Now, it is not necessary to make all these measurements to define the complete curve, if one knows what part of the curve provides the most useful information about the rod’s performance. In other words, what range of “applied weights” are most useful.

The CCF (Common Cents Frequency) recognizes the most useful “applied weights” should be related to the power of the rod (ERN) and the weight of the fly line aerialized. This also allows one to determine what effects one should expect by changing lines, as it allows one to easily create that portion of the curve which is most useful.

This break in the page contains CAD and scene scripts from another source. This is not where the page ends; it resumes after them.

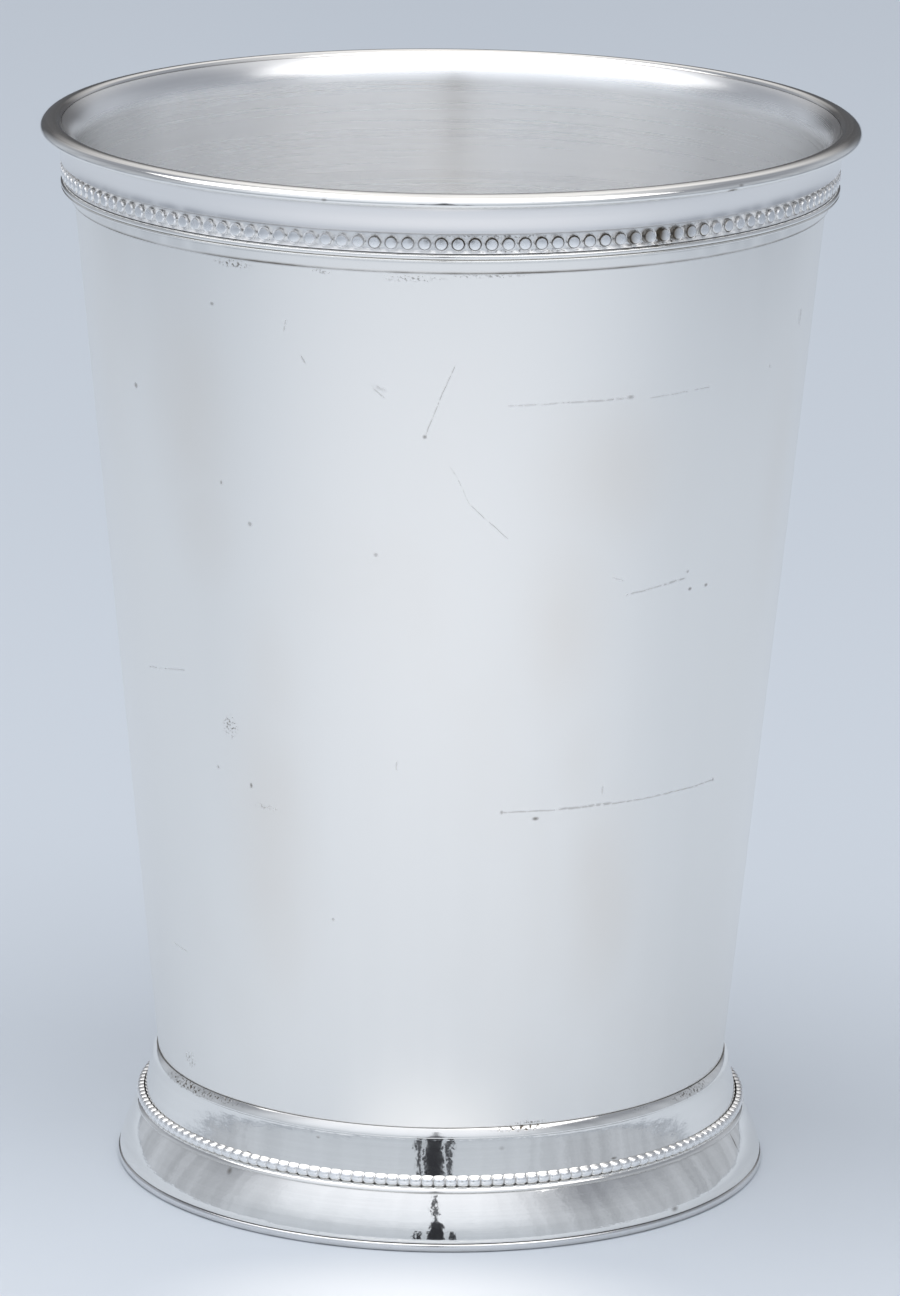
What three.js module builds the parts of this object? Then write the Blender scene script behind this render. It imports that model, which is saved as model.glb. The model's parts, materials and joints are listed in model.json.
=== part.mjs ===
// Julep cup in silver plate: a tapered tumbler with a rounded lip, a beaded border under the lip
// and a stepped, beaded foot. Millimetres, +Z up, origin in the middle of the foot's resting plane.

import * as THREE from 'three';

// Whole cup. A reach is how far the lip or the foot stands out from the body beside it.
const CUP_HEIGHT = 104;
const LIP_DIAMETER = 79;
const LIP_REACH = 3.35;
const FOOT_DIAMETER = 63.8;
const FOOT_REACH = 3.95;
const FOOT_HEIGHT = 11.2;
const WALL_THICKNESS = 0.8;
const SOLDER_GAP = 0.05;

// Floor of the cup, let in a little below the foot's top edge
const FLOOR_DROP = 1.0;
const FLOOR_THICKNESS = 1.0;
const WALL_BELOW_FLOOR = 1.0;
const FLOOR_FILLET = 0.7;

// Flared mouth of the wall
const FLARE_DEPTH = 2.95;
const FLARE_RADIUS = 3.4;
const FLARE_ANGLE = THREE.MathUtils.degToRad(58);

// Lip wire
const LIP_WIRE_HEIGHT = 1.28;
const LIP_CROWN_HEIGHT = 0.85;
const LIP_ROUND_WIDTH = 1.37;
const LIP_OVERHANG = 0.92;

// Border under the lip
const COVE_HEIGHT = 2.58;
const COVE_SWEEP = THREE.MathUtils.degToRad(60);
const BORDER_STAND = 1.0;
const RIM_BEAD_HEIGHT = 1.84;
const RIM_BEAD_PITCH = 1.55;
const RIM_BEAD_RELIEF = 0.5;
const MOULDING_HEIGHT = 0.77;
const MOULDING_GROOVE = 0.22;
const LOWER_REED_SHARE = 0.36;
const EDGE_BAND_HEIGHT = 1.14;
const EDGE_BAND_STAND = 0.33;

// Foot, from the top down
const FOOT_SHEET = 0.6;
const FOOT_TOP_WIRE_HEIGHT = 0.8;
const FOOT_TOP_WIRE_FLAT = 0.1;
const COLLAR_HEIGHT = 3.6;
const COLLAR_FLARE = 0.8;
const COLLAR_LAP = 1.0;
const FOOT_BEAD_HEIGHT = 0.8;
const FOOT_BEAD_STAND = 0.75;
const FOOT_BEAD_PITCH = 1.145;
const FOOT_BEAD_NOTCH = 0.22;
const FOOT_REED_HEIGHT = 0.5;
const FOOT_REED_STAND = 0.85;
const SKIRT_OVERHANG = 0.15;
const SKIRT_BULGE_POWER = 1.5;
const BASE_WIRE_HEIGHT = 0.8;
const BASE_WIRE_WIDTH = 1.3;
const BASE_WIRE_ROUND = 0.3;
const FOOT_FILLET_WIDTH = 0.217;

// Facets round the axis, and points along one rounded stretch of a section
const RING_SEGMENTS = 60;
const STEPS_PER_BEAD = 2;
const CURVE_POINTS = 4;

// Finish of the silver
const POLISHED = { color: 0xdfe2e6, roughness: 0.12, metalness: 1 };
const SATIN = { color: 0xdadde1, roughness: 0.3, metalness: 1 };
const FROSTED = { color: 0xd6d5d0, roughness: 0.4, metalness: 1 };
const SOLDER = { color: 0xb9b8b3, roughness: 0.5, metalness: 1 };

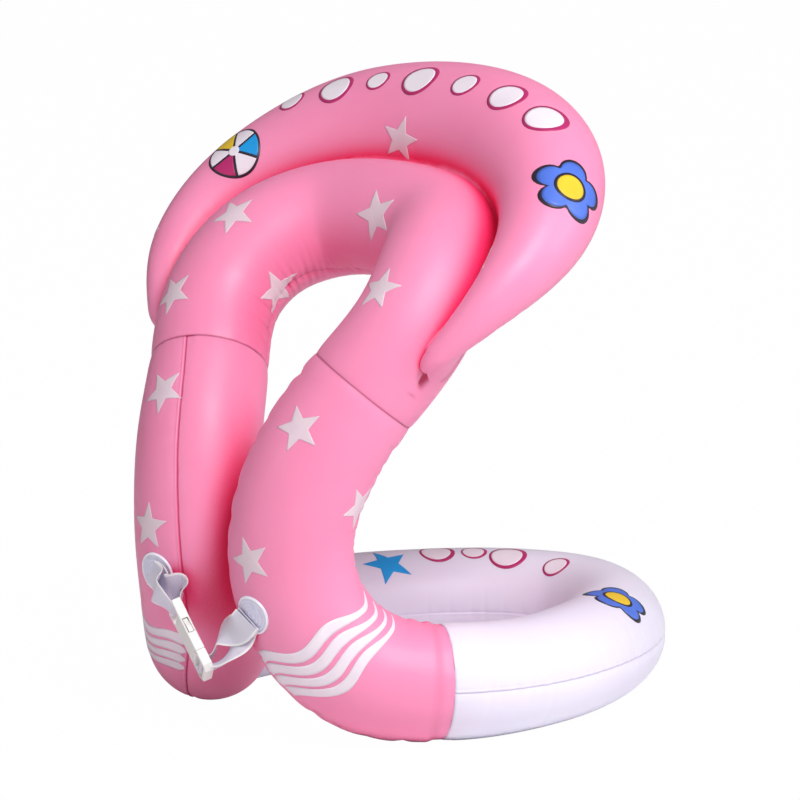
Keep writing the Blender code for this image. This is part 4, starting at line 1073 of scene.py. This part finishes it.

Essentially, what I am saying is that there really is no crying need go to the expense of the equipment necessary to be able to measure RFB or even RFR, when the really useful information can be easily and inexpensively obtained by the use of the CCF.

Bill,
You are off a couple of orders of magnitude on what the resonant frequency of fly rods will be. Most will be on the order of a couple of Hertz or a couple of cycles per second not 250 to 300 cycles per second. I have never measured any rod that was that fast. Maybe you were thinking cycles per minute rather than cycles per second but 250 to 300 would still be pretty high.
With many fly rods, particularly the longer ones, the oscillations are actually slow enough that the cycles can be counted by eye and then that count and a stop watch is all that is required to get the resonant frequency.
Many golf club shops have inexpensive devices for measuring the resonant frequency of golf clubs, they frequency match the different clubs in a set of clubs, and these devices work very well for measuring the resonant frequency of rods. I have gone to a couple of golf shops and found them interested in measuring a fishing rod and very willing to let you spend a few minutes with their measuring device.
Filming or video taping the rod and a watch and playing that back at a slower speed so that it can be counted by eye is another cheap way of making a resonant frequency measurement.